* TASK INPUT
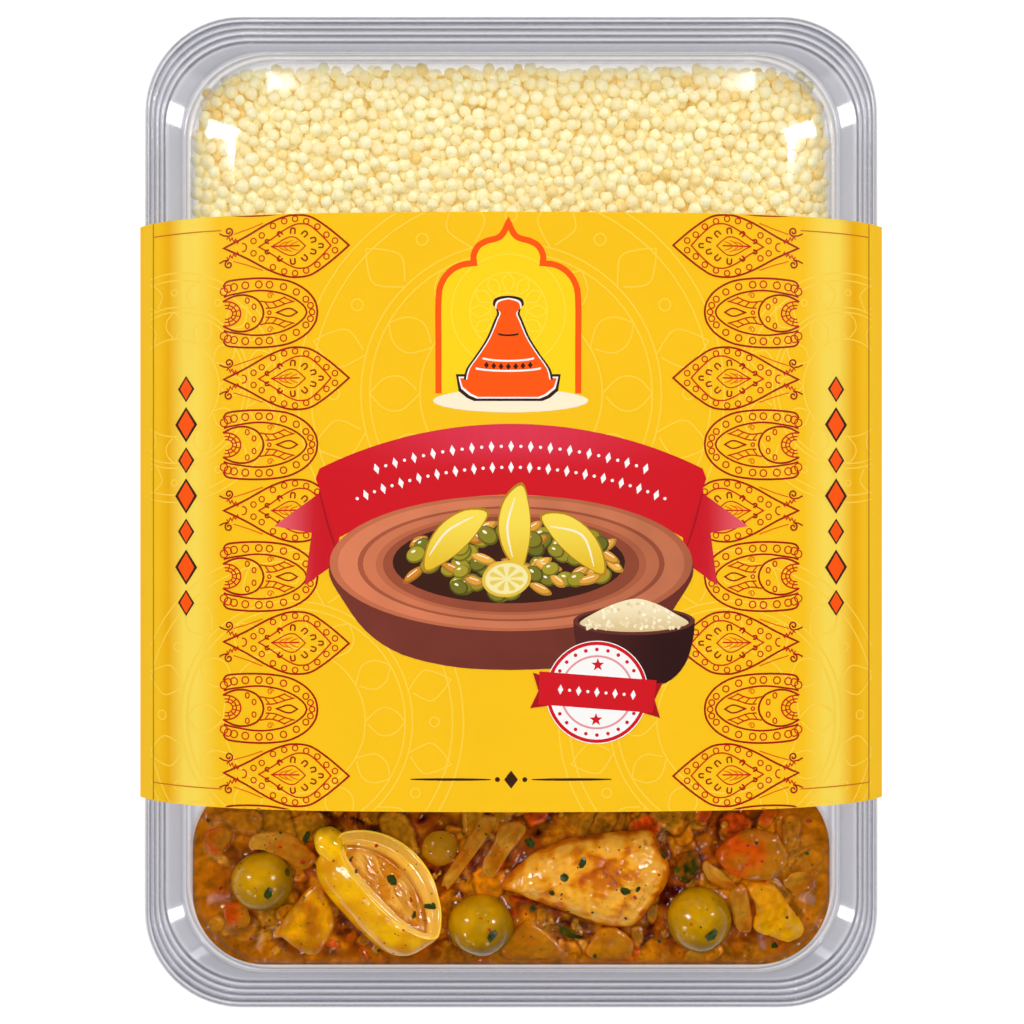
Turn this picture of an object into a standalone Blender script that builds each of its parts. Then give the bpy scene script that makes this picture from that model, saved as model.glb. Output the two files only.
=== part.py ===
"""Ready meal of chicken tagine stew with couscous, in a clear tray with a clear
domed lid and a card sleeve.

Frame: metres, +Z up, X across the pack, +Y towards the couscous end. The origin
is on the flat underside of the sleeve, in the middle of the pack, so the pack
lies on the plane z = 0.
"""
import math

import bmesh
import bpy
from mathutils import Matrix, Vector, noise

# ---- driving dimensions ----------------------------------------------------
PACK_WIDTH = 0.1698        # tray rim, across X
PACK_LENGTH = 0.2296       # tray rim, along Y
RIM_RADIUS = 0.0220        # outer corner of the rim
RIM_HEIGHT = 0.0290        # top face of the tray's flange above the table
SLEEVE_LENGTH = 0.1315     # card sleeve, along Y
CROWN_HEIGHT = 0.0186      # top of the sleeve above the flange
GAP = 0.0003               # left between pieces that touch
HALF_WIDTH = PACK_WIDTH / 2
HALF_LENGTH = PACK_LENGTH / 2

# ---- walls -----------------------------------------------------------------
CARD = 0.00045             # card of the sleeve
TRAY_WALL = 0.0008
LID_WALL = 0.0005
TRAY_BASE = CARD + GAP     # underside of the tray
SKIRT_DROP = 0.0040        # turned-down edge of the tray's flange

# ---- the two wells of the tray ---------------------------------------------
WELL_HALF_WIDTH = 0.0752
WELL_FLOOR = TRAY_BASE + TRAY_WALL
WELL_RADIUS = 0.0175
WELL_TAPER = math.radians(8)
FLOOR_FILLET = 0.0060
COUSCOUS_WELL = (-0.0550, 0.1064)   # lowest and highest Y of the well's mouth
STEW_WELL = (-0.1066, -0.0614)

# ---- fill levels -----------------------------------------------------------
SAUCE_LEVEL = RIM_HEIGHT - 0.0050
COUSCOUS_EDGE = RIM_HEIGHT - 0.0030  # where the grains meet the tray's wall
COUSCOUS_HEAP = 0.0048               # rise of the heap's middle over its edge
COUSCOUS_BUMP = 0.0009               # uneven top of the heap

# ---- smoothness ------------------------------------------------------------
CORNER_STEPS = 5
CROWN_STEPS = 26


# ---- small helpers ---------------------------------------------------------
def clear_scene():
    for old in list(bpy.data.objects):
        bpy.data.objects.remove(old, do_unlink=True)


def make_material(name, colour, roughness, metallic=0.0, alpha=1.0):
    material = bpy.data.materials.new(name)
    material.use_nodes = True
    shader = material.node_tree.nodes["Principled BSDF"]
    shader.inputs["Base Color"].default_value = (*colour, 1.0)
    shader.inputs["Roughness"].default_value = roughness
    shader.inputs["Metallic"].default_value = metallic
    shader.inputs["Alpha"].default_value = alpha
    return material


def make_object(name, bm, material, smooth_angle=math.radians(35)):
    """Turn a bmesh into a named object with outward faces."""
    bmesh.ops.recalc_face_normals(bm, faces=bm.faces)
    mesh = bpy.data.meshes.new(name)
    bm.to_mesh(mesh)
    bm.free()
    mesh.shade_smooth()
    mesh.set_sharp_from_angle(angle=smooth_angle)
    mesh.materials.append(material)
    piece = bpy.data.objects.new(name, mesh)
    bpy.context.scene.collection.objects.link(piece)
    return piece


def rounded_ring(half_x, half_y, radius, z, centre_y=0.0, side_steps=1):
    """Points of a rounded rectangle, anticlockwise seen from above."""
    corners = []
    for quarter, (sign_x, sign_y) in enumerate(((1, 1), (-1, 1), (-1, -1), (1, -1))):
        middle = Vector((sign_x * (half_x - radius), centre_y + sign_y * (half_y - radius), z))
        for step in range(CORNER_STEPS + 1):
            angle = math.pi / 2 * (quarter + step / CORNER_STEPS)
            corners.append(middle + radius * Vector((math.cos(angle), math.sin(angle), 0)))
    ring = []
    for index, point in enumerate(corners):
        ring.append(point)
        if index % (CORNER_STEPS + 1) == CORNER_STEPS:
            following = corners[(index + 1) % len(corners)]
            ring += [point.lerp(following, step / side_steps) for step in range(1, side_steps)]
    return ring


def loft(rings):
    """Skin a stack of rings with equal counts and close both ends."""
    bm = bmesh.new()
    loops = [[bm.verts.new(point) for point in ring] for ring in rings]
    count = len(loops[0])
    for lower, upper in zip(loops, loops[1:]):
        for index in range(count):
            following = (index + 1) % count
            bm.faces.new((lower[index], lower[following], upper[following], upper[index]))
    bm.faces.new(loops[0])
    bm.faces.new(loops[-1])
    return bm


def hide_cutter(cutter):
    cutter.hide_render = True
    cutter.display_type = "WIRE"
    return cutter


def add_boolean(target, operation, other):
    modifier = target.modifiers.new(f"{operation.lower()} {other.name}", "BOOLEAN")
    modifier.operation = operation
    modifier.solver = "EXACT"
    modifier.object = hide_cutter(other)


# ---- tray ------------------------------------------------------------------
def well_rings(well, outset, top_z, side_steps=1):
    """Rings of one tapered well, floor first. A positive outset is outside the
    cavity, for the wall's outer face; a negative one is inside it, for food."""
    low_y, high_y = well
    centre_y = (low_y + high_y) / 2
    mouth_half_y = (high_y - low_y) / 2
    floor_z = WELL_FLOOR - outset

    def ring(depth_z, extra_inset):
        inset = (RIM_HEIGHT - depth_z) * math.tan(WELL_TAPER) + extra_inset - outset
        return rounded_ring(WELL_HALF_WIDTH - inset, mouth_half_y - inset,
                            max(WELL_RADIUS - inset, 0.004), depth_z, centre_y, side_steps)

    rings = []
    fillet_steps = 3
    for step in range(fillet_steps + 1):
        angle = math.pi / 2 * step / fillet_steps
        rings.append(ring(floor_z + FLOOR_FILLET * (1 - math.cos(angle)),
                          FLOOR_FILLET * (1 - math.sin(angle))))
    rings.append(ring(top_z, 0.0))
    return rings


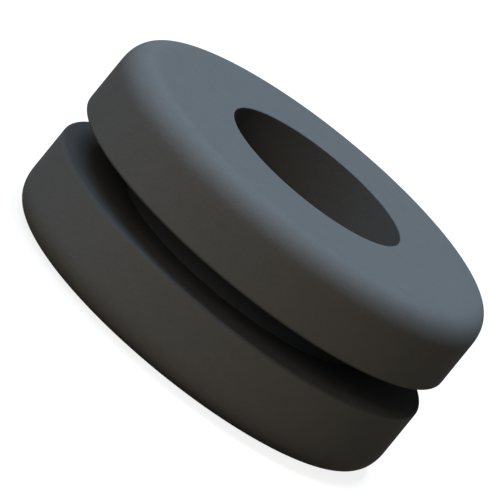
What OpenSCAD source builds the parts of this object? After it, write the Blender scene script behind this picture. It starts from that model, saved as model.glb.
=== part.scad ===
// Rubber cable grommet, moulded in one piece: two thick round flanges, the groove between
// them that grips the edge of a sheet-metal panel, and a plain bore for the cable.
// The bore runs along +Z. The origin is at the centre of the lower face, on which the
// grommet lies.

/* [Overall size] */
// Outside diameter of both flanges
outer_d = 14; // [11.5:0.1:20]
// Height from the lower face to the upper face
height = 6.5; // [5:0.1:10]

/* [Cable bore] */
// Diameter of the hole for the cable
bore_d = 6.5; // [3:0.1:7]

/* [Panel groove] */
// Diameter at the root of the groove, which fills the panel's hole
groove_d = 9; // [7.5:0.1:10.5]
// Width of the groove, which takes the panel's thickness
groove_w = 1.1; // [0.8:0.1:2]

/* [Edges] */
// Radius of the full round on the outer edge of each flange
edge_r = 0.95; // [0.3:0.05:1.1]
// Radius of the slight round on each lip of the groove
lip_r = 0.15; // [0.05:0.05:0.3]

/* [Hidden] */
// Flat steps that stand for one full turn in a quick look
$fn = 180;
outer_r = outer_d / 2;
bore_r = bore_d / 2;
groove_r = groove_d / 2;
flange_t = (height - groove_w) / 2;
rubber = [0.25, 0.27, 0.29];

// Half section of a plain ring, from one radius to another and from one height to another
module ring_section(inner_r, rim_r, low, high) {
    translate([inner_r, low])
        square([rim_r - inner_r, high - low]);
}

// What a round of radius r takes off a square outward corner that points right and up.
// Its centre of curvature is at the origin.
module corner_waste(r) {
    difference() {
        square(r);
        circle(r);
    }
}

// Half section of the lower flange. Its outer edge is fully rounded, and the lip beside
// the groove only slightly.
module flange_section() {
    difference() {
        ring_section(bore_r, outer_r, 0, flange_t);
        translate([outer_r - edge_r, edge_r])
            mirror([0, 1])
                corner_waste(edge_r);
        translate([outer_r - lip_r, flange_t - lip_r])
            corner_waste(lip_r);
    }
}

// Half section of the whole grommet: the two flanges are alike, back to back on the web
// that is left between the bore and the root of the groove
module grommet_section() {
    flange_section();
    ring_section(bore_r, groove_r, flange_t, height - flange_t);
    translate([0, height])
        mirror([0, 1])
            flange_section();
}

// The moulding, with every edge a true round about the bore's axis
module grommet() {
    color(rubber)
        rotate_extrude()
            grommet_section();
}

grommet();
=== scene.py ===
"""Rubber cable grommet lying on one flange on a white studio floor."""

import math

import bpy
from mathutils import Matrix, Vector

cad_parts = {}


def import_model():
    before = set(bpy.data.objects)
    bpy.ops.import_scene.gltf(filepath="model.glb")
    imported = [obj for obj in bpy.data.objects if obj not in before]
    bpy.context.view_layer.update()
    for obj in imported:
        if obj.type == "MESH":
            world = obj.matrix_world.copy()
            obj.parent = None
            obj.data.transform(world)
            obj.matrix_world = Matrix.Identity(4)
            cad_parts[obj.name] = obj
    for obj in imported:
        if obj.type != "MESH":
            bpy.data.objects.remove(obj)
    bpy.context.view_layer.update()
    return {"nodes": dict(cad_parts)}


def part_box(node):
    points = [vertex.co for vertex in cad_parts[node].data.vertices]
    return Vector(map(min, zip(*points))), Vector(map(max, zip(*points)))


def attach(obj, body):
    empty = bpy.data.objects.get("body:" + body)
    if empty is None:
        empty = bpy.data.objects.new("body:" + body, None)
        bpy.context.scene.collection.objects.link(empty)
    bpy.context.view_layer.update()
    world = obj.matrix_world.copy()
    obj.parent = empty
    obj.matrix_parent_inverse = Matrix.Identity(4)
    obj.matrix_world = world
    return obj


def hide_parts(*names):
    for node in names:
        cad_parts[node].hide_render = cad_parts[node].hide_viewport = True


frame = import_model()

MM = 0.001

# Camera: a parallel view, rolled so that the bore leans to the picture's upper right
VIEW_ELEVATION = 13.93  # above the flanges' faces, degrees
BORE_LEAN = 50.78  # the bore's axis in the picture, above the horizontal, degrees
VIEW_WIDTH = 15.48 * MM
VIEW_DISTANCE = 300 * MM
CLIP_START = 10 * MM
CLIP_END = 10.0
FACE_CENTRE = Vector((2.087, 2.266)) * MM  # the upper face's, from the picture's centre

# Reading the CAD ring
SAME = 0.001  # closer than this part of the outer radius counts as the same size
WAIST = (0.25, 0.75)  # parts of the height between which the groove lies

# Smoothness of the turned moulding
TURN_STEPS = 288
ROUND_STEPS = 20
EDGE_BREAK = 0.03 * MM  # the mould's own small radius on what looks like a sharp edge
ARC = 2.0  # power of a plain round
EASE = 2.5  # power of the flanges' big rounds, which ease into the flats
EASE_REACH = 1.16  # how much longer such an eased round is, for the same corner
SUPPORT = 0.03 * MM  # from a round to a row of corners that keeps the next flat flat

# Rubber
RUBBER_DARK = (0.098, 0.106, 0.112, 1)
RUBBER_LIGHT = (0.108, 0.116, 0.122, 1)
RUBBER_IOR = 1.5
GLOSS_LEVEL = 0.015
ROUGH_DARK, ROUGH_LIGHT = 0.84, 0.94
MOTTLE_SIZE, MOTTLE_DETAIL, MOTTLE_ROUGHNESS = 0.5 * MM, 5.0, 0.6
GRAIN_SIZE, GRAIN_DETAIL, GRAIN_ROUGHNESS = 0.10 * MM, 3.0, 0.55
PATTERN_LOW, PATTERN_HIGH = 0.7, 1.3  # where mottle and grain, added up, mostly lie
GRAIN_HEIGHT = 0.02 * MM
GRAIN_STRENGTH = 0.3

# Painted shade in the rubber's colour, beside the rims' outside at 1: darker faces,
# leaving a painted highlight on the big rounds, and a darker groove and bore
FACE_PAINTED_SHADE = 0.92
GROOVE_PAINTED_SHADE = 0.72
BORE_PAINTED_SHADE = 0.80
RIM_REACH = 0.45  # part of the big round over which the faces' painted shade gives way to the rims' own colour
LIP_SHADED_PART = 0.35  # part of each lip's round that takes the groove's full painted shade
BORE_FADE = (1.5, 0.5)  # edge breaks outside the bore, from the faces' painted shade to the bore's darker one

# Floor, surround and lamps
WHITE = (1, 1, 1, 1)
FLOOR_RADIUS = 1.5
FLOOR_CORNERS = 64
FLOOR_BOUNCE = (0.235, 0.16, 0.095, 1)  # towards the object
FLOOR_SEEN = (0.2, 0.2, 0.2, 1)  # under the glow, so that it still shows the shadow
FLOOR_LIFT = 0.86  # glow that only the camera sees, so that the floor shows white
WORLD_COLOUR = (1, 0.94, 0.84, 1)
WORLD_LEVEL = 0.05
LAMP_DISTANCE = 0.45
LAMP_TARGET = Vector((0, 0, 3 * MM))

# A Mix node's colour sockets, which share their names with its other ones
MIX_A, MIX_B, MIX_RESULT = 6, 7, 2


def ring_sizes(node):
    """The CAD ring's radii and heights, read off its mesh."""
    low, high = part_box(node)
    points = [
        (math.hypot(v.co.x, v.co.y), v.co.z) for v in frame["nodes"][node].data.vertices
    ]
    height = high.z - low.z
    rim = max(r for r, _ in points)
    bore = min(r for r, _ in points)
    small = SAME * rim
    waist = [
        (r, z)
        for r, z in points
        if bore + small < r < rim - small
        and WAIST[0] * height < z - low.z < WAIST[1] * height
    ]
    root = min(r for r, _ in waist)
    groove = sorted(z for r, z in waist if r < root + small)
    lip = max(r for r, z in waist if abs(z - groove[0]) < small)
    land = max(r for r, z in points if abs(z - low.z) < small)
    return {
        "bore": bore,
        "root": root,
        "rim": rim,
        "edge": rim - land,
        "lip": rim - lip,
        "low": low.z,
        "groove_low": groove[0],
        "groove_high": groove[-1],
        "high": high.z,
    }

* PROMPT
Please give an exact restatement of only the lines from the beginning of the material above to the line with "domed lid and a card sleeve.", inclusive.

* ANSWER IN FULL
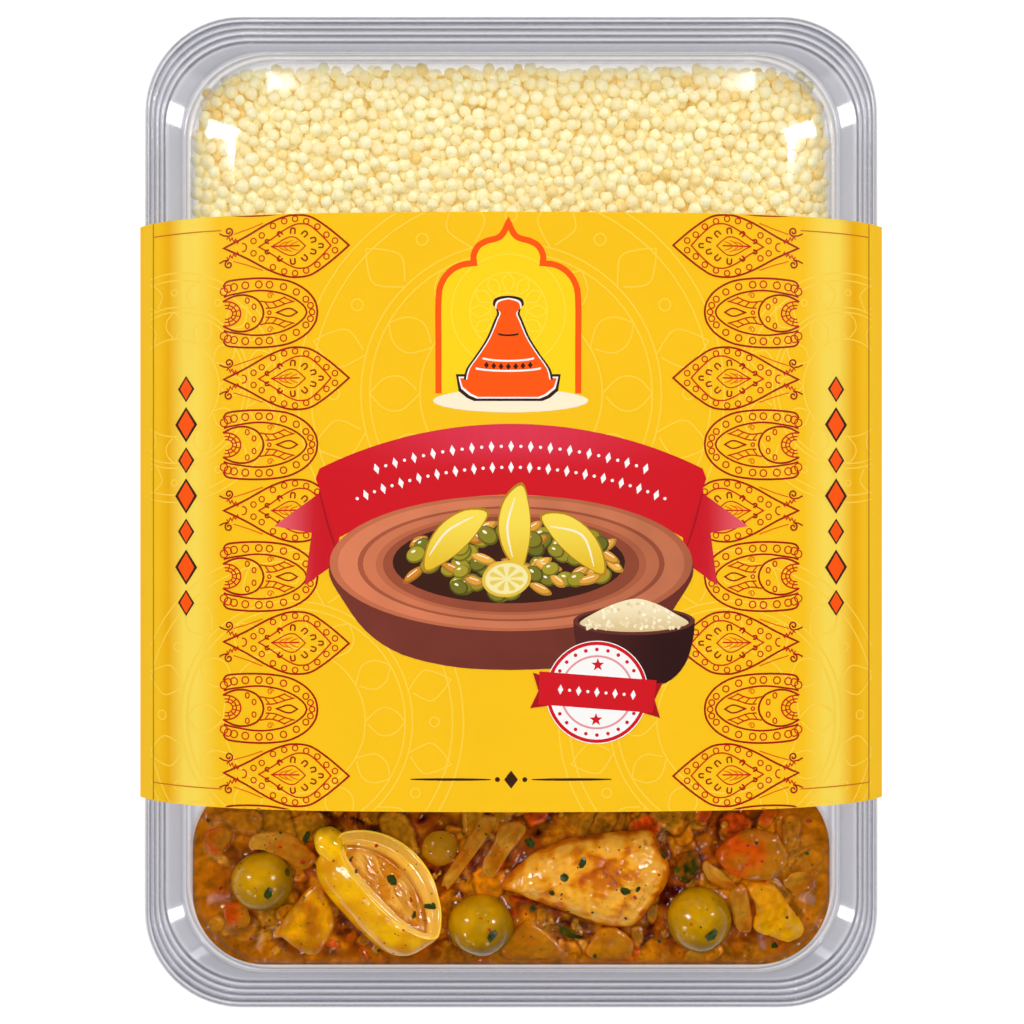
Turn this picture of an object into a standalone Blender script that builds each of its parts. Then give the bpy scene script that makes this picture from that model, saved as model.glb. Output the two files only.
=== part.py ===
"""Ready meal of chicken tagine stew with couscous, in a clear tray with a clear
domed lid and a card sleeve.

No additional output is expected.